Isso não quer dizer que eu odeie o Carnaval. Minha relação com essa festa popular é ambígua. Criança, adorava me fantasiar. De havaiana, pirata e jardineira. Adolescente, fui odalisca, aproveitava os bailes para flertar, beijar e namorar. Saí muito em blocos, quando não precisava estar alcoolizada para me esbaldar. Até hoje, sou fã da criatividade carioca nas fantasias. A irreverência, o statement cultural e político nas máscaras. A sedução.
Admiro a exaltação – ou privação – dos sentidos nas ruas, nos desfiles, nas rodas de samba. Mas prefiro me distanciar. Hoje, só fico no Rio se for para ir à praia bem cedo, ler, assistir a séries e me movimentar a pé, jamais de carro ou táxi ou ônibus ou metrô. A cidade fica intransitável e ainda mais mal-educada. Os foliões flutuam em outra dimensão, uma mistura felliniana do real e do imaginário.
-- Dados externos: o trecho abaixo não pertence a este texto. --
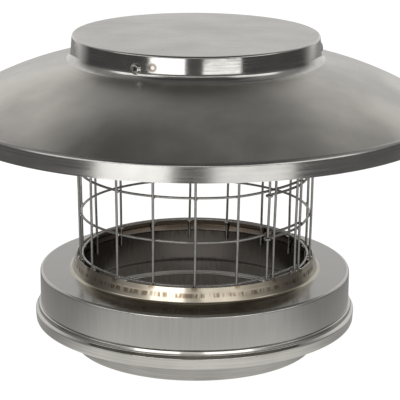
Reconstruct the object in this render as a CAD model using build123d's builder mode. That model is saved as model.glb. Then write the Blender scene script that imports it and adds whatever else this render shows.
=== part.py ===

Há exatos dez anos, em 2015, minha mãe morreu no domingo momesco. Me senti estranha no ninho, me deslocando para a cremação. Passei por rapazes urinando nas árvores e nos muros. Vi atropelados levados em maca. Assaltados gritando. Garotos forçando garotas a beijar na boca em moto contínuo. Forçavam mesmo. Bêbados se jogando em cima dos carros. Muito lixo. Cenário de fim do mundo. Ou assim me parecia, eu sóbria e de luto.
Para quem não quer sambar, pular e se embebedar, pior do que ficar no Rio é viajar na véspera ou no sábado de Carnaval. E escolher como destino a Região dos Lagos. As filas de carros engarrafados nas estradas, e nesse calor extremo, me parecem um sério exercício de masoquismo. Aeroportos são o mesmo inferno. Não se dribla o êxodo mudando a hora da saída. Mas, tem gente viciada nisso.
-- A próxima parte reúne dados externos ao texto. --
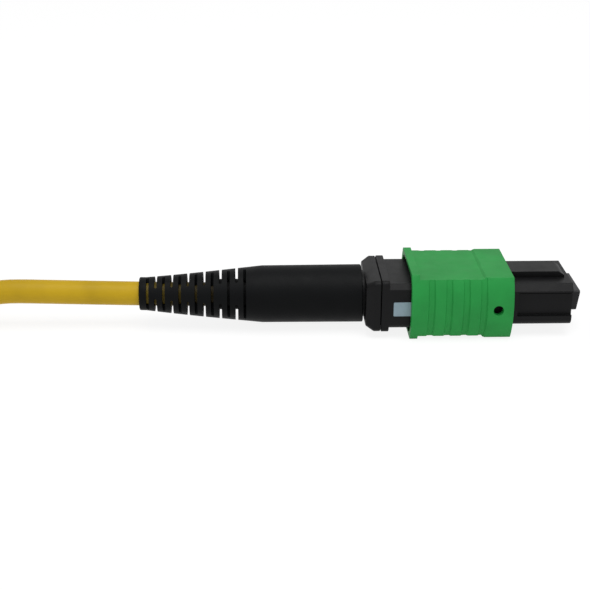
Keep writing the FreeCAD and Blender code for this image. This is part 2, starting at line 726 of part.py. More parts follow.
def make_cable_end():
    make_tube("cable_jacket_end", jacket_rear, jacket_front, S.jacket_bore, S.cable_radius)

    # Yarn lies inside the jacket, comes out of its cut end and folds over the barrel.
    yarn_inner = S.barrel_radius + S.snug_fit
    yarn_outer = yarn_inner + S.yarn_wall
    yarn_front = boot_front - S.boot_gap
    fold = barrel_rear - S.snug_fit
    jacket_inside = S.jacket_bore - S.snug_fit
    points = [
        (jacket_rear, S.yarn_bore),
        (fold, S.yarn_bore),
        (fold, yarn_inner),
        (yarn_front, yarn_inner),
        (yarn_front, yarn_outer),
        (fold - S.yarn_wall, yarn_outer),
        (fold - S.yarn_wall, jacket_inside),
        (jacket_rear, jacket_inside),
    ]
    make_turned("aramid_yarn", points)

    ring_inner = yarn_outer + S.snug_fit
    ring_outer = ring_inner + S.crimp_wall
    tail_inner = S.cable_radius + S.snug_fit
    tail_outer = tail_inner + S.tail_wall
    tail_front = jacket_front - S.tail_wall
    points = [
        (tail_front - S.crimp_tail, tail_inner),
        (tail_front, tail_inner),
        (jacket_front, ring_inner),
        (yarn_front, ring_inner),
        (yarn_front, ring_outer),
        (jacket_front - S.crimp_wall, ring_outer),
        (tail_front - S.crimp_wall, tail_outer),
        (tail_front - S.crimp_tail, tail_outer),
    ]
    make_turned("crimp_ring", points)

    shrink_front = tail_front - S.crimp_tail - S.snug_fit
    make_tube(
        "shrink_tube", boot_rear + S.shrink_start, shrink_front,
        tail_inner, tail_inner + S.shrink_wall,
    )
    return tail_front, tail_outer, ring_outer


# ---------------------------------------------------------------------------
# Bend boot: tapered, with two families of slots a quarter turn apart
# ---------------------------------------------------------------------------


def make_boot(tail_front, tail_outer, ring_outer):
    tip_front = boot_rear + S.boot_tip_length
    taper_front = tip_front + S.boot_taper_length
    cable_bore = S.cable_radius + S.slide_fit
    tail_bore = tail_outer + S.slide_fit
    ring_bore = ring_outer + S.snug_fit
    shrink_seat = boot_rear + S.shrink_start - S.slide_fit
    ring_seat = tail_front - S.tail_wall
    points = [
        (boot_rear, cable_bore),
        (shrink_seat, cable_bore),
        (shrink_seat, tail_bore),
        (ring_seat, tail_bore),
        (ring_seat + (ring_bore - tail_bore), ring_bore),
        (boot_front, ring_bore),
        (boot_front, S.boot_radius),
        (taper_front, S.boot_radius),
        (tip_front, S.boot_tip_radius),
        (boot_rear, S.boot_tip_radius),
    ]
    body = make_turned("boot", points)
    roll = FreeCAD.Rotation(FreeCAD.Vector(1, 0, 0), -float(S.boot_roll))
    body.Placement = FreeCAD.Placement(body.Placement.Base, roll)
    body.setExpression("Placement.Rotation.Angle", f"-{S.boot_roll} * 1 deg")

    families = [
        ("SideSlots", "XY_Plane", S.side_slot_start, S.side_slot_count, S.side_web, S.side_web_step),
        ("TopSlots", "XZ_Plane", S.top_slot_start, S.top_slot_count, S.top_web, S.top_web_step),
    ]
    clear = S.boot_radius * THROUGH
    for name, plane, start, count, web, web_step in families:
        slots = new_sketch(body, name, plane)
        for i in range(int(float(count))):
            rear = boot_rear + start + S.slot_pitch * i - S.slot_width / 2
            edge = web + web_step * i
            for side in (1, -1):
                draw_box(slots, rear, rear + S.slot_width, edge * side, clear * side)
        cut(body, slots, clear * 2, symmetric=True)


# ---------------------------------------------------------------------------
# Springs, fibres and the cable: shapes made directly, from the same sizes
# ---------------------------------------------------------------------------


def new_feature(label, shape, at_axis=True):
    """A sub-part whose shape is made here. Pieces of the connector are lifted to its axis."""
    feature = doc.addObject("Part::Feature", label)
    feature.Label = label
    feature.Shape = shape
    if at_axis:
        feature.setExpression("Placement.Base.z", str(axis_level))
    return feature


def coil(rear, front, half_width, half_height, wire, turns, steps):
    """A spring of square wire round the axis, on a racetrack of the given outside half sizes."""
    bend = half_height - wire / 2
    straight = half_width - half_height
    arc = math.pi * bend
    lap = 2 * arc + 4 * straight
    pitch = (front - rear - wire) / turns
    sections = []
    for half_turn in range(2 * turns):
        side = 1 if half_turn % 2 == 0 else -1
        last = half_turn == 2 * turns - 1
        for step in range(steps + (straight > 0 or last)):
            angle = math.pi * step / steps - math.pi / 2
            out = FreeCAD.Vector(0, side * math.cos(angle), side * math.sin(angle))
            done = half_turn / 2 + arc * step / steps / lap
            x = rear + wire / 2 + pitch * done
            centre = FreeCAD.Vector(x, side * straight, 0) + out * bend
            sections.append(wire_section(centre, out, wire / 2))
    return Part.makeLoft(sections, True, True)


def wire_section(centre, out, half):
    """The square outline of a spring's wire, in the plane through the axis."""
    along = FreeCAD.Vector(half, 0, 0)
    across = out * half
    corners = [
        centre - along - across,
        centre + along - across,
        centre + along + across,
        centre - along + across,
    ]
    return Part.makePolygon(corners + corners[:1])


def make_springs():
    rear, front = float(groove_rear), float(rib_rear)
    radius, wire = float(S.spring_radius), float(S.spring_wire)
    turns = int(float(S.spring_turns))
    for label, side in (("sleeve_spring_left", 1), ("sleeve_spring_right", -1)):
        spring = new_feature(label, coil(rear, front, radius, radius, wire, turns, 4))
        spring.setExpression("Placement.Base.y", str(S.spring_offset * side))
    new_feature(
        "main_spring",
        coil(
            float(neck_front), float(keeper_rear), float(S.coil_width) / 2,
            float(S.coil_height) / 2, float(S.coil_wire), int(float(S.coil_turns)), 4,
        ),
    )


def bundle_place(number):
    """Y and Z of a fibre in the cable's ring, in the order that lets all of them fan out flat."""
    count = int(float(S.fibre_count))
    angle = math.pi * (1 - (number - 0.5) / count)
    top = 1 if number % 2 else -1
    radius = float(S.bundle_radius)
    return radius * math.cos(angle), radius * math.sin(angle) * top


def eight_sided(x, y, z, radius):
    """A fibre's outline: at this size eight sides do for a circle."""
    corners = []
    for i in range(9):
        angle = math.pi * (i % 8 + 0.5) / 4
        across, rise = radius * math.cos(angle), radius * math.sin(angle)
        corners.append(FreeCAD.Vector(x, y + across, z + rise))
    return Part.makePolygon(corners)


def make_fibres():
    glass, coating = float(S.glass_radius), float(S.coating_radius)
    rear = float(jacket_rear + S.fibre_slack)
    fan_rear, fan_front = float(collar_front), float(keeper_rear)
    strip = float(ferrule_rear + S.pot_depth)
    front = float(tip)
    face_slope = math.tan(math.radians(float(S.face_angle)))
    face_middle = front - float(S.ferrule_height) / 2 * face_slope
    for number in fibre_numbers():
        y = float(fibre_place(number))
        bundle_y, bundle_z = bundle_place(number)
        sections = [
            eight_sided(rear, bundle_y, bundle_z, coating),
            eight_sided(fan_rear, bundle_y, bundle_z, coating),
            eight_sided(fan_front, y, 0, coating),
            eight_sided(strip - coating, y, 0, coating),
            eight_sided(strip, y, 0, glass),
            eight_sided(face_middle, y, 0, glass),
        ]
        shape = Part.makeLoft(sections, True, True)
        new_feature(f"fibre_{number:02d}", shape)


# ---------------------------------------------------------------------------
# Free cable: a lead that comes down to the surface and a tied hank that lies on it
# ---------------------------------------------------------------------------


def arc_tube(points, radius):
    """A round tube along straight runs, joined by arcs as large as the runs allow."""
    pieces, radii, length = [], [], 0
    start = points[0]
    for before, corner, after in zip(points, points[1:], points[2:]):
        to_corner, from_corner = corner - before, after - corner
        shorter = min(to_corner.Length, from_corner.Length)
        half_turn = to_corner.getAngle(from_corner) / 2
        trim = 0.45 * shorter
        to_corner.normalize()
        from_corner.normalize()
        arc_start, arc_end = corner - to_corner * trim, corner + from_corner * trim
        bend = trim / math.tan(half_turn)
        pieces.append(straight_tube(start, arc_start, radius))
        inward = (from_corner - to_corner).normalize()
        centre = corner + inward * (bend / math.cos(half_turn))
        turning_axis = to_corner.cross(from_corner)
        disc = Part.Face(Part.Wire([Part.makeCircle(radius, arc_start, to_corner)]))
        pieces.append(disc.revolve(centre, turning_axis, math.degrees(2 * half_turn)))
        radii.append(round(bend, 1))
        length += (arc_start - start).Length + bend * 2 * half_turn
        start = arc_end
    pieces.append(straight_tube(start, points[-1], radius))
    length += (points[-1] - start).Length
    return pieces[0].fuse(pieces[1:]), radii, length


def straight_tube(start, end, radius):
    run = end - start
    return Part.makeCylinder(radius, run.Length, start, run)


def stadium(radius, straight, level):
    """A racetrack outline on the level plane, its front bend centred on the hank's start."""
    x_front = -float(S.hank_start)
    x_rear = x_front - straight
    centre_y = float(S.hank_bend)
    right, left = centre_y - radius, centre_y + radius
    corners = [
        FreeCAD.Vector(x_front, right, level),
        FreeCAD.Vector(x_front + radius, centre_y, level),
        FreeCAD.Vector(x_front, left, level),
        FreeCAD.Vector(x_rear, left, level),
        FreeCAD.Vector(x_rear - radius, centre_y, level),
        FreeCAD.Vector(x_rear, right, level),
    ]
    edges = [
        Part.Arc(*corners[0:3]).toShape(),
        Part.LineSegment(corners[2], corners[3]).toShape(),
        Part.Arc(*corners[3:6]).toShape(),
        Part.LineSegment(corners[5], corners[0]).toShape(),
    ]
    return Part.Face(Part.Wire(edges))


def beyond_hank(bend, outer, height):
    """The space past the level line on which the lead touches the hank's front bend."""
    ahead = math.sqrt(outer**2 - bend**2)
    touch = FreeCAD.Vector(ahead - float(S.hank_start), 0, 0)
    along = FreeCAD.Vector(bend, ahead, 0)
    inward = FreeCAD.Vector(-ahead, bend, 0)
    corners = [touch - along, touch + along, touch + along + inward, touch - along + inward]
    block = Part.Face(Part.makePolygon(corners + corners[:1]))
    return block.extrude(FreeCAD.Vector(0, 0, height))


def make_cable():
    radius = float(S.cable_radius)
    thick = 2 * radius
    straight, bend = float(S.hank_straight), float(S.hank_bend)
    columns, layers = int(float(S.hank_columns)), int(float(S.hank_layers))
    wall, width = float(S.tie_wall), float(S.tie_width)
    inner_bend = bend - thick * (columns - 1)
    height = thick * layers

    # The hank rests on its ties, so it starts one tie's thickness above the surface.
    outline = stadium(bend + radius, straight, wall)
    hole = stadium(inner_bend - radius, straight, wall)
    hank = outline.cut(hole).extrude(FreeCAD.Vector(0, 0, height))
    new_feature("cable_hank", hank, at_axis=False)

    middle_x = -float(S.hank_start) - straight / 2
    stack = thick * columns
    for label, low_y in (
        ("cable_tie_right", -radius),
        ("cable_tie_left", 2 * bend + radius - stack),
    ):
        corner = FreeCAD.Vector(middle_x - width / 2, low_y - wall, 0)
        outside = Part.makeBox(width, stack + 2 * wall, height + 2 * wall, corner)
        corner = FreeCAD.Vector(middle_x - width / 2, low_y, wall)
        inside = Part.makeBox(width, stack, height, corner)
        new_feature(label, outside.cut(inside), at_axis=False)

    level = float(axis_level)
    laid = wall + radius
    route = [
        FreeCAD.Vector(float(jacket_rear), 0, level),
        FreeCAD.Vector(-float(S.fall_start), 0, level),
        FreeCAD.Vector(-float(S.fall_end), 0, laid),
        FreeCAD.Vector(-float(S.hank_start), 0, laid),
    ]
    tube, radii, length = arc_tube(route, radius)
    share = tube.Volume / (math.pi * radius**2 * length)
    print("cable arcs", radii, "volume over section times length:", round(share, 4))
    new_feature("cable_lead", tube.cut(beyond_hank(bend, bend + radius, level)), at_axis=False)


make_outer_sleeve()
make_inner_housing()
make_spring_push()
make_ferrule()
make_ferrule_boot()
make_pin_keeper()
make_boot(*make_cable_end())
make_springs()
make_fibres()
make_cable()

# ---------------------------------------------------------------------------
# Check every object, then write one file for each sub-part
# ---------------------------------------------------------------------------

doc.recompute()
for thing in doc.Objects:
    if "Invalid" in thing.State or "Error" in thing.State:
        raise RuntimeError(f"{thing.Name} failed: {thing.State}")

parts = [
    thing for thing in doc.Objects
    if thing.isDerivedFrom("PartDesign::Body") or thing.TypeId == "Part::Feature"
]
for part in parts:
    if part.Shape.isNull() or not part.Shape.isValid():
        raise RuntimeError(f"{part.Label} has no valid shape")

os.makedirs("parts", exist_ok=True)
for part in parts:
    part.Shape.exportStep(f"parts/{part.Label}.step")
    print(part.Label, len(part.Shape.Solids), round(part.Shape.Volume, 3))
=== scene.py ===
# %% [markdown]
# # A push-pull connector for twelve optical fibres
#
# This notebook dresses a fibre connector that is already built as a CAD model: a green sleeve
# that slides on a black housing, a slotted rubber boot, and a yellow cable. The CAD model gives
# the pieces, the overall sizes and the places. Blender adds what light shows: eased edges,
# moulded plastic, rubber, metal and lacquer. Each step below makes one piece or its finish.

# %% Load the frame
import math

import bmesh
import bpy
from mathutils import Matrix, Vector


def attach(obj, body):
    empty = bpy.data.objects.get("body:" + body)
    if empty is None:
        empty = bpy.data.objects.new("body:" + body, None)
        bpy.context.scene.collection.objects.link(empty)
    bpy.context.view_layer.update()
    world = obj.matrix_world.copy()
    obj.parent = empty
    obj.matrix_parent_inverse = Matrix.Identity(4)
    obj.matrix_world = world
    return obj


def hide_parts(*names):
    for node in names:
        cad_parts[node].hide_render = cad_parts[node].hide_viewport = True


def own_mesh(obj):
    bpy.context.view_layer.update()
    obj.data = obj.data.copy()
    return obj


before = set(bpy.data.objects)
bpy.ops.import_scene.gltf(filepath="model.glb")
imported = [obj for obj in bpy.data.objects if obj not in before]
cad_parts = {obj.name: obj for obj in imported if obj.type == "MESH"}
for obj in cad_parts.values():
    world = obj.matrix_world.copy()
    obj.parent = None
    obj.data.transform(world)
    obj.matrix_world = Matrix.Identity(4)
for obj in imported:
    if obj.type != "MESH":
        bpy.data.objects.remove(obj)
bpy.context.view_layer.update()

# %% [markdown]
# ## Camera
#
# A small product is usually shown through a long lens from a little above, so that its
# edges stay nearly parallel. The camera could be aimed with a Track To constraint, but a
# rotation matrix built from the viewing direction is exact and has no moving parts. The roll
# is a fraction of a degree, as from a camera held by hand.

# %% Aim the camera
STAND = Vector((-0.013277, -0.14782, 0.06452))
LOOK_AT = Vector((-0.00789, 0.0, 0.003982))
ROLL = math.radians(0.284)
FOCAL_LENGTH, SENSOR_WIDTH = 77.99, 36.0

backward = (STAND - LOOK_AT).normalized()
rightward = Vector((0, 0, 1)).cross(backward).normalized()
upward = backward.cross(rightward)
turn = Matrix((rightward, upward, backward)).transposed() @ Matrix.Rotation(ROLL, 3, "Z")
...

A palavra “carnaval” tem origem no latim carne levare, que significa “adeus à carne”. Levei este ano ao pé da letra. Escolhi fazer um retiro chamado Detox, de “alimentação viva” e saudável. Num sítio perto, comprei cogumelos brancos, recém-colhidos. Em Mauá, parei para comprar uma garrafinha de cachaça com mel, perdição divina. A orientadora do Detox não vai me cancelar. Não tenho nenhum problema de peso ou de alcoolismo.
O retiro promete um Reset Vital. Além do banho de rio, sessões de banho de ar – que ainda vou descobrir do que se trata. Vários shots “da imunidade”. Meditação. Desjejum em silêncio. Aulas de plantio de brotos e sobre a arte da germinação. Sucos verdes. Tâmaras substituindo o açúcar.
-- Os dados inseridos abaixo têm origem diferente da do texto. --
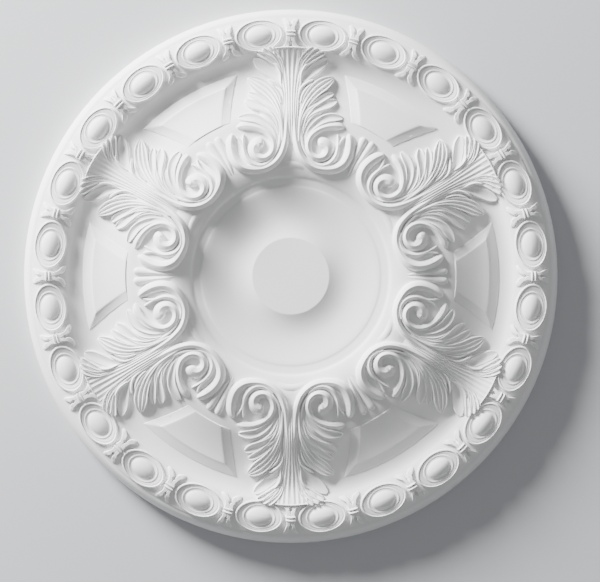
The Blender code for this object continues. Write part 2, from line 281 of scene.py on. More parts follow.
@dataclass(frozen=True)
class CrossSection:
    """A strand's section: where its ridges stand, and how deep the hollows between them are."""

    ridges: tuple[float, ...] = ()
    depth: float = 0.0
    hollow_steps: int = 3
    arch: float = 0.0
    round_places: tuple[float, ...] = (-1.0, -0.94, -0.62, 0.0, 0.62, 0.94, 1.0)
    edge_steps: Line = ((0.5, 0.87), (0.93, 0.4), (1.0, -1.0))
    hollow_power: float = 1.3

    def columns(self) -> tuple[np.ndarray, np.ndarray]:
        """Give each point's place from -1 to 1 and its height as a share of the rise, negative at a root."""
        if not self.ridges:
            places = np.array(self.round_places)
            return places, np.where(np.abs(places) == 1.0, -1.0, np.sqrt(1.0 - np.minimum(places**2, 1.0)))
        places = [self.ridges[0]]
        heights = [1.0]
        for start, end in zip(self.ridges, self.ridges[1:]):
            for step in range(1, self.hollow_steps + 1):
                share = step / self.hollow_steps
                places.append(start + (end - start) * share)
                heights.append(1.0 - self.depth * math.sin(math.pi * share) ** self.hollow_power)
        edge = 1.0 - self.ridges[-1]
        for share, height in self.edge_steps:
            places = [self.ridges[0] - edge * share, *places, self.ridges[-1] + edge * share]
            heights = [height, *heights, height]
        places, heights = np.array(places), np.array(heights)
        return places, np.where(heights > 0.0, heights * (1.0 - self.arch * places**2), heights)


class Cut(Enum):
    """How a strand of the carving is cut."""

    ROUND = CrossSection()
    FLAT = CrossSection((-0.7, 0.7), hollow_steps=1)
    CUPPED = CrossSection((-0.74, 0.74), depth=0.45)
    FLUTED = CrossSection((-0.84, -0.29, 0.29, 0.84), depth=0.42)
    FANNED = CrossSection(
        (-0.92, -0.68, -0.43, -0.16, 0.16, 0.43, 0.68, 0.92), depth=0.18, hollow_steps=2, arch=0.2
    )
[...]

Receitas coloridas de vegetais e legumes. Crus. Um jantar às cegas. Ceia em torno da fogueira e sob as estrelas a 16°C – a temperatura cai mais de dez graus à noite,. “Doces do bem”. Saunas. Massagens e tratamentos faciais. Não sei se sobreviverei, conto depois.
Afinal, ainda estamos aqui. Os brasileiros juntos, planetariamente, no Oscar, numa torcida tão passional e tropical, que o mundo nunca viu. Por Fernandinha e Waltinho. Pelo cinema brasileiro. Pela família do Rubens Paiva e por tortura nunca mais.
A gente trabalha o ano inteiro por um momento de sonho. É a grande ilusão do Carnaval. E viva Tom Jobim e Vinicius de Moraes.